Signé à Ottawa, Canada, ce 19e jour de juin 2002.

 

 

« E. A. Bowie »

J.C.C.I.

 

 

Traduction certifiée conforme

ce 20e jour de mai 2004.

 

 

 

Yves Bellefeuille, réviseur



[1]           L'article 67.1 limite le montant déductible en vertu de l'alinéa 8(1)g) à 50 % du montant payé ou d'un montant raisonnable, le montant le moins élevé étant retenu.

[2]           [1974] R.C.S. 514, aux pages 523 et 524 (72 DTC 6013, à la page 6017).

[3]           C.R.I., no 79‑1641, 13 octobre 1980, 80 DTC 1751.

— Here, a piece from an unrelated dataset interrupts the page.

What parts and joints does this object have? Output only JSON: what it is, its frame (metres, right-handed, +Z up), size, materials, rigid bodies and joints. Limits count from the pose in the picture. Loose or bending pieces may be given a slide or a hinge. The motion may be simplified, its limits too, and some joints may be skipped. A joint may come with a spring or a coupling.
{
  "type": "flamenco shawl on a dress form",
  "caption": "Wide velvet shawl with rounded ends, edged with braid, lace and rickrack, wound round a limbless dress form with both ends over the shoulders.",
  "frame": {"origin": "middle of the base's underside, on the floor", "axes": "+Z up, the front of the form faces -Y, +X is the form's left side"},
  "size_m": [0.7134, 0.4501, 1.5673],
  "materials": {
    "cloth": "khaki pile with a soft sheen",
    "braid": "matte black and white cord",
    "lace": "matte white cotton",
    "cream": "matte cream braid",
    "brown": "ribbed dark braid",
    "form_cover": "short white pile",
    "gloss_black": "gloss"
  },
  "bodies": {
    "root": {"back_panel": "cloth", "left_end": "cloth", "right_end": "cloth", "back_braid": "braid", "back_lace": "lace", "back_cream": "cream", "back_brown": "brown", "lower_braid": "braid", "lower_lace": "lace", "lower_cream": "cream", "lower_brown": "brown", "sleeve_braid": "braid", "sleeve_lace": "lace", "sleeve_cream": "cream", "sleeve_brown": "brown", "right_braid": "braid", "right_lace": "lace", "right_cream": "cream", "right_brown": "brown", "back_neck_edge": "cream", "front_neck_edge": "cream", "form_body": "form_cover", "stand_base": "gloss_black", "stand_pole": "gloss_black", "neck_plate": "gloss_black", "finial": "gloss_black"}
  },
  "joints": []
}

[4]           Foster v. M.N.R., 83 DTC 620 (le juge Rip); Kraushar v. M.N.R., 86 DTC 1210 (le juge Bonner); MacDonald c. La Reine, C.C.I., no 95‑1584(IT)I, 21 septembre 1995, 1995 CarswellNat 2028 (le juge en chef adjoint Christie); Charboneau c. La Reine, C.C.I., no 94‑1554(IT)I, 23 janvier 1995, [1995] 2 C.T.C. 2017 (le juge en chef adjoint Christie).

[5]           Bell ExpressVu Limited Partnershi c. Rex, [2002] 2 R.C.S. 559.